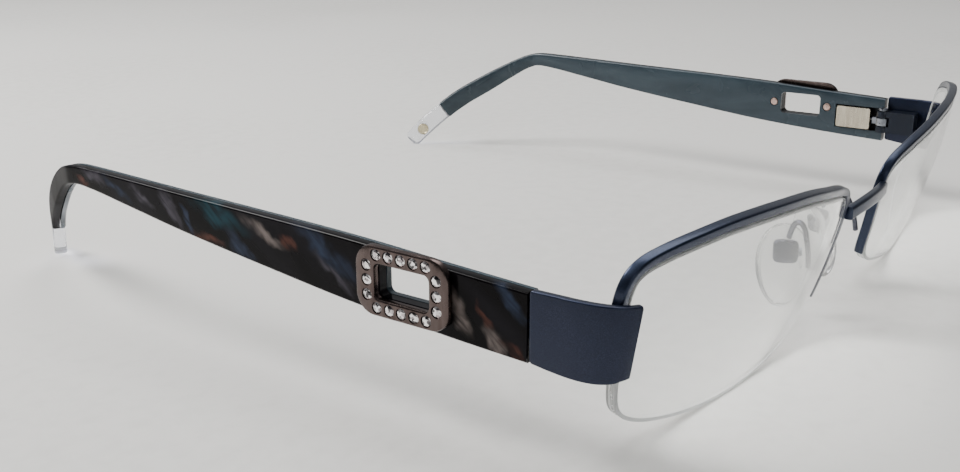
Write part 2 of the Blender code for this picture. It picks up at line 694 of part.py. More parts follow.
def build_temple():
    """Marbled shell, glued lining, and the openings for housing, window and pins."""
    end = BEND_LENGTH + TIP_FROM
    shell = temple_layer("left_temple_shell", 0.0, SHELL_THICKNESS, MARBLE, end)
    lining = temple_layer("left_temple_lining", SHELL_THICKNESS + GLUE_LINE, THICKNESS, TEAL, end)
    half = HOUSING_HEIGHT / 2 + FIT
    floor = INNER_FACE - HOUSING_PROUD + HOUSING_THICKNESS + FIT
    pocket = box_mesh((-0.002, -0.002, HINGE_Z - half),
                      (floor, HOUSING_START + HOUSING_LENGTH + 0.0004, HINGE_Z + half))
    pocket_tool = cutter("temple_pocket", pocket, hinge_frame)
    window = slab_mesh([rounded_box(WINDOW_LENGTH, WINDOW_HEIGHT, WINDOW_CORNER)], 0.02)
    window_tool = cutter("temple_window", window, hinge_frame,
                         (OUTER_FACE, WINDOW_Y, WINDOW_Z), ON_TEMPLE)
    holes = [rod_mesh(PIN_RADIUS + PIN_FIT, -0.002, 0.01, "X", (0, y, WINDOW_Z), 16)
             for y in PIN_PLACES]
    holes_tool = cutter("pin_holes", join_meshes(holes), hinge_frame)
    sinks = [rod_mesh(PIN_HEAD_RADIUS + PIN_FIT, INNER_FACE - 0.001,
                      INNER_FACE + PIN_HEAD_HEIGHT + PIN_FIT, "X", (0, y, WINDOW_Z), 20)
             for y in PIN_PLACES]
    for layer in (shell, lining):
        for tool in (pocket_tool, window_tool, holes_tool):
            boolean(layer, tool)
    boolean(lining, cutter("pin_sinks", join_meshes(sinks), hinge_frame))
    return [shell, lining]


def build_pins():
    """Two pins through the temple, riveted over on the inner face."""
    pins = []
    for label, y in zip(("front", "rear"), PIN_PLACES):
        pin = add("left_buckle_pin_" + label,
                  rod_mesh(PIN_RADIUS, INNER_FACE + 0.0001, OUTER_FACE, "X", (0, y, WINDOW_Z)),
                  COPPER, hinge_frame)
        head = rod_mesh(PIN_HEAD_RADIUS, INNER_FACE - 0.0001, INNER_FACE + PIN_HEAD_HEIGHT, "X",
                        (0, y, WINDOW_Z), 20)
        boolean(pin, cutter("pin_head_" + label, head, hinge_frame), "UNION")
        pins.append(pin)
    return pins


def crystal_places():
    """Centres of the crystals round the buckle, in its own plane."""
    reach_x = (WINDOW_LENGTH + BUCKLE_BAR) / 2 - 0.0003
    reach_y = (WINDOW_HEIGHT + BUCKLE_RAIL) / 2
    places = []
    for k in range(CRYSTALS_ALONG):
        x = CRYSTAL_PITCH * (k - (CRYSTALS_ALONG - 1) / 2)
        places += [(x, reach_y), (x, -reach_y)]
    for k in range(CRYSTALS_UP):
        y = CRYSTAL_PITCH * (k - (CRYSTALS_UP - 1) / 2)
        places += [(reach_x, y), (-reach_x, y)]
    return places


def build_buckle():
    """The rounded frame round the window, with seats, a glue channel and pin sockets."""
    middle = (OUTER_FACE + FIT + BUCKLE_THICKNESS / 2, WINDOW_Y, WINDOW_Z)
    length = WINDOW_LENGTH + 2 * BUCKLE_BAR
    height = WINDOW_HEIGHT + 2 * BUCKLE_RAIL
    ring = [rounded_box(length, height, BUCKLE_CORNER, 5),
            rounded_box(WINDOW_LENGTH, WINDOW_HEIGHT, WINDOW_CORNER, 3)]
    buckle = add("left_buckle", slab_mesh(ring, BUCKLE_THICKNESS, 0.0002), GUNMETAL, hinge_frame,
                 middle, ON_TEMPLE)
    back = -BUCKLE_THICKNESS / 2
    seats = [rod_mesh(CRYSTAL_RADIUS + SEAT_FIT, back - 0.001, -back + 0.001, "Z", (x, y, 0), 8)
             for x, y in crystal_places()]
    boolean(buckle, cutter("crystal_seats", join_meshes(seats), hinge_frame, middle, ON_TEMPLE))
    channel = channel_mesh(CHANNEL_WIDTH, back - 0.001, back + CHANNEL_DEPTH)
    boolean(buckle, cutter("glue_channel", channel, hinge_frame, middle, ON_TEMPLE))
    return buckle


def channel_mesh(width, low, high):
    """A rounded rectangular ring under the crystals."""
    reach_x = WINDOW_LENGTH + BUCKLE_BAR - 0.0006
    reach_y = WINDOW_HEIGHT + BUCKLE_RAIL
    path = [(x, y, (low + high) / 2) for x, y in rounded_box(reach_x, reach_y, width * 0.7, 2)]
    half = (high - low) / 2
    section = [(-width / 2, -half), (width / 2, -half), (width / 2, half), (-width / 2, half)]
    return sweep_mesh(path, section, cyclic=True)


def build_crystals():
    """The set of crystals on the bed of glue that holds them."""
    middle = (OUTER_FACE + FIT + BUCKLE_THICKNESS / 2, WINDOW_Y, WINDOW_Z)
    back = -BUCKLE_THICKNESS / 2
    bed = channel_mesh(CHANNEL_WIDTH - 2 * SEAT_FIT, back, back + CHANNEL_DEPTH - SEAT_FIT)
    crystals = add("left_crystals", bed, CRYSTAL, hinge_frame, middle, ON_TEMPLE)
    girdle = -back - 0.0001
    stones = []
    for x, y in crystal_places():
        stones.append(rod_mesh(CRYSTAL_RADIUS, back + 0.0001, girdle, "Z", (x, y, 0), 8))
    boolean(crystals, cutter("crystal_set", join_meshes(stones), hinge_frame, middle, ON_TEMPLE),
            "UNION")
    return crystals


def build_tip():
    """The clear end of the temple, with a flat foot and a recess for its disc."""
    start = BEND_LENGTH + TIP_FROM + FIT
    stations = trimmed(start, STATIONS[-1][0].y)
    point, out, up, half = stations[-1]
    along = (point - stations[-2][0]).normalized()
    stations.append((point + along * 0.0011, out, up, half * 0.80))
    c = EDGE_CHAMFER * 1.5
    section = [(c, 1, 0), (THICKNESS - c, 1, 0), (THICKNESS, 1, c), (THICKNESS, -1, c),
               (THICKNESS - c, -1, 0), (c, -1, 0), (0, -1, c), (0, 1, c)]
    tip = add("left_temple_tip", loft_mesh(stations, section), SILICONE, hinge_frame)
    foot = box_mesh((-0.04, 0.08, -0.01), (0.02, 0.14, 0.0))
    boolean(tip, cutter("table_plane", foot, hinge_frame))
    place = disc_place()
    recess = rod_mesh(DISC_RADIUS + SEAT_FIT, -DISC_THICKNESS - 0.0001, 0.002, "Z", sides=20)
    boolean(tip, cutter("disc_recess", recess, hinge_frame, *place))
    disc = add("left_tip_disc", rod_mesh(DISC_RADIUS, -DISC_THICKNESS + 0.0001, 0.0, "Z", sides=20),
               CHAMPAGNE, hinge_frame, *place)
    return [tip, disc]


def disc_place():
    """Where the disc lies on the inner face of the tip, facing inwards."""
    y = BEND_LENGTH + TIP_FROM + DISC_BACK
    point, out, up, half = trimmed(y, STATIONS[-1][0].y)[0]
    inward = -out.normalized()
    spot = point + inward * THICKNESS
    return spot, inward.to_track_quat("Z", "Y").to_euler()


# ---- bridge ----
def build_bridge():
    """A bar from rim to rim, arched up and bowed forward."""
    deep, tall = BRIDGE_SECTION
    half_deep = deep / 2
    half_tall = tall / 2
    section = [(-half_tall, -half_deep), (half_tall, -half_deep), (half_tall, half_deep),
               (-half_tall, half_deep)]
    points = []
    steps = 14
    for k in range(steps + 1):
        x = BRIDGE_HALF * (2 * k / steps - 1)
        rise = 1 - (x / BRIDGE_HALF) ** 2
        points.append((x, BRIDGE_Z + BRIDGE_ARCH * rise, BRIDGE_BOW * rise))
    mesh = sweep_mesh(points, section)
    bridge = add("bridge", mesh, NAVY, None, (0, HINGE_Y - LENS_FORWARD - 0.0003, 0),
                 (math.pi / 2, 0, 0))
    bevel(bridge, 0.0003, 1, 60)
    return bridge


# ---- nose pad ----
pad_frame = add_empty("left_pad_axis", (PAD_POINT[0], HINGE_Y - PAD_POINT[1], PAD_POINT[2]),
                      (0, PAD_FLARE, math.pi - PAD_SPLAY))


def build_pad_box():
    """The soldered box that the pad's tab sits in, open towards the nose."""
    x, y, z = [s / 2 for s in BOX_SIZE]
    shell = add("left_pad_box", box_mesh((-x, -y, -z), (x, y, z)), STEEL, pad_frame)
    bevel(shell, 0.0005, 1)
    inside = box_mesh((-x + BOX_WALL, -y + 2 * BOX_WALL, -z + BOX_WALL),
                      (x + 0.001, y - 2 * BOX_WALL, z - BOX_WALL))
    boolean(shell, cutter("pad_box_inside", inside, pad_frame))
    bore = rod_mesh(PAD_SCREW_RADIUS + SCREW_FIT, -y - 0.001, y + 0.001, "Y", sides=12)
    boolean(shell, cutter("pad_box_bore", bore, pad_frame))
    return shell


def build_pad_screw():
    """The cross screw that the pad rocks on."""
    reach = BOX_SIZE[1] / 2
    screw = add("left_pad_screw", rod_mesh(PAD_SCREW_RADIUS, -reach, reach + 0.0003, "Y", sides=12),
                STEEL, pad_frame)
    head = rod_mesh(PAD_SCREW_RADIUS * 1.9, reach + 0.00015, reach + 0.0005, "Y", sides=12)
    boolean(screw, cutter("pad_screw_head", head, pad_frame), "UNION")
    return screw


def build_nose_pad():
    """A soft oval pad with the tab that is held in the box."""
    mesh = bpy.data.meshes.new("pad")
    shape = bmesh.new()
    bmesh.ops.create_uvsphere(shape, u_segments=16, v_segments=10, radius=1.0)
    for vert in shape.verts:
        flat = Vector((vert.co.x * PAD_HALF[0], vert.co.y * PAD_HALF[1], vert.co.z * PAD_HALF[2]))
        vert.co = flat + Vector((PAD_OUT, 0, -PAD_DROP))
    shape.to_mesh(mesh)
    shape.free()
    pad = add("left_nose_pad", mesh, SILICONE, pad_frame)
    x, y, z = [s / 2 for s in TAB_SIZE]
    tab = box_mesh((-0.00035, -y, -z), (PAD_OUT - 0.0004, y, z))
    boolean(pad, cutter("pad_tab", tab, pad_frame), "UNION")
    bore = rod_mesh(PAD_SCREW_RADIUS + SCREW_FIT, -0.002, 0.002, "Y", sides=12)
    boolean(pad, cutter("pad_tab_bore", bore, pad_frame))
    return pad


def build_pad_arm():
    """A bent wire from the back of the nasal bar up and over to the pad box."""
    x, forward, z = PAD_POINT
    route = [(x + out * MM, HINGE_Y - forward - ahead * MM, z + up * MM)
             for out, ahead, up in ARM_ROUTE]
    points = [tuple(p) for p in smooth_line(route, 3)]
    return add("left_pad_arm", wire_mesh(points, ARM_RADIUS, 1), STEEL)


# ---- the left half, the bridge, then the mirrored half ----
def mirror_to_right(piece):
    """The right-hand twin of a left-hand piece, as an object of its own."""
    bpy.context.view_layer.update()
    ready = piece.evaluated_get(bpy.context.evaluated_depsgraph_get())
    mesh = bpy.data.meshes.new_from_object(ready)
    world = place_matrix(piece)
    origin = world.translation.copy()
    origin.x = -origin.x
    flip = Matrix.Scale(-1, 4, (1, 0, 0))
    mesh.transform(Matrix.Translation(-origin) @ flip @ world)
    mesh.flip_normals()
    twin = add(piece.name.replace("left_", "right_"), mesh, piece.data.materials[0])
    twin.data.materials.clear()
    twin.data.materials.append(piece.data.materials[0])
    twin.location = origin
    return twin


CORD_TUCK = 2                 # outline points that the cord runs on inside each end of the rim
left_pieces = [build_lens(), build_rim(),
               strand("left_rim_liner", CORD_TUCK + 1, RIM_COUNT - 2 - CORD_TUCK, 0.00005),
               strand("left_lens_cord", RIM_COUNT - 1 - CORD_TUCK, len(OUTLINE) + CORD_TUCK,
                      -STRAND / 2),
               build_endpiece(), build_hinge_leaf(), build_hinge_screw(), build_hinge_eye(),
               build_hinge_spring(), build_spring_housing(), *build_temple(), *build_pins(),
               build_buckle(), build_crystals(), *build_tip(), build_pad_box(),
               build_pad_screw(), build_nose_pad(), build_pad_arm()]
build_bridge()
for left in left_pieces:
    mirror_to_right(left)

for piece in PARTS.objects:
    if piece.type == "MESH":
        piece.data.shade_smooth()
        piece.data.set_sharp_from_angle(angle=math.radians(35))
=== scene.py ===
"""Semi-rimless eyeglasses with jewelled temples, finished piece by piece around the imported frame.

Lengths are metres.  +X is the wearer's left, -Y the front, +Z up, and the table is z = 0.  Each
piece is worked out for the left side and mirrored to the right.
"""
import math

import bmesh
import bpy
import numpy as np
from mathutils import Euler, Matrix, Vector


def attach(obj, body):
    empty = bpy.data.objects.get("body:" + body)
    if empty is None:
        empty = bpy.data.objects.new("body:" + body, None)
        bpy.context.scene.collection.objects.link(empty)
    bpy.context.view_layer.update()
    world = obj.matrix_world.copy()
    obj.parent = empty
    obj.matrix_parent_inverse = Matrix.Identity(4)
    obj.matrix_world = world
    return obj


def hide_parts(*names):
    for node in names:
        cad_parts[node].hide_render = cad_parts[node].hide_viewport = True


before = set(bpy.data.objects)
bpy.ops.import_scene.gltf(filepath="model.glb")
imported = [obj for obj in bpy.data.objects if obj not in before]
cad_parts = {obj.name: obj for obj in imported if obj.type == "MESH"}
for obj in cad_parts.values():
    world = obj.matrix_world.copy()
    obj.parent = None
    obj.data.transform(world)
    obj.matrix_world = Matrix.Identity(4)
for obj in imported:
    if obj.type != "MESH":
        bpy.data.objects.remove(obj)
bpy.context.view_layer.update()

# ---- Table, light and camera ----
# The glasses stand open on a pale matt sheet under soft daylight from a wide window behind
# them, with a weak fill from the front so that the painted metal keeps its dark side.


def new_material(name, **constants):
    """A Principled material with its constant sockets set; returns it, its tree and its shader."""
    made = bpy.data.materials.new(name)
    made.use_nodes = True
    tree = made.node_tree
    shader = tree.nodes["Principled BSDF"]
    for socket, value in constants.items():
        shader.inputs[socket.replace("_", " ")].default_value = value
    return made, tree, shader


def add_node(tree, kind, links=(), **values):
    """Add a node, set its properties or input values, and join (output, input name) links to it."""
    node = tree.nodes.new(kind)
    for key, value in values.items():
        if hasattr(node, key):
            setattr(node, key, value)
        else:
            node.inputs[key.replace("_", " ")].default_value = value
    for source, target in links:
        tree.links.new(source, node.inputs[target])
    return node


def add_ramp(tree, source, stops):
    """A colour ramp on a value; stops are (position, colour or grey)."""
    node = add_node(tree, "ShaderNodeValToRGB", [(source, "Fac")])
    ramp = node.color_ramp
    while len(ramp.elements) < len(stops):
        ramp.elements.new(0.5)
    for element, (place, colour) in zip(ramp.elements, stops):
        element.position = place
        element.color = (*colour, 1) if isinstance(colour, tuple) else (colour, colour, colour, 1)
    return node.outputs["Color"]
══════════
# What is needed
Quote only the lines running from the line that holds "imported = [obj" to the line that holds "# them, with", both ends included.

# Solution for this task
imported = [obj for obj in bpy.data.objects if obj not in before]
cad_parts = {obj.name: obj for obj in imported if obj.type == "MESH"}
for obj in cad_parts.values():
    world = obj.matrix_world.copy()
    obj.parent = None
    obj.data.transform(world)
    obj.matrix_world = Matrix.Identity(4)
for obj in imported:
    if obj.type != "MESH":
        bpy.data.objects.remove(obj)
bpy.context.view_layer.update()

# ---- Table, light and camera ----
# The glasses stand open on a pale matt sheet under soft daylight from a wide window behind
# them, with a weak fill from the front so that the painted metal keeps its dark side.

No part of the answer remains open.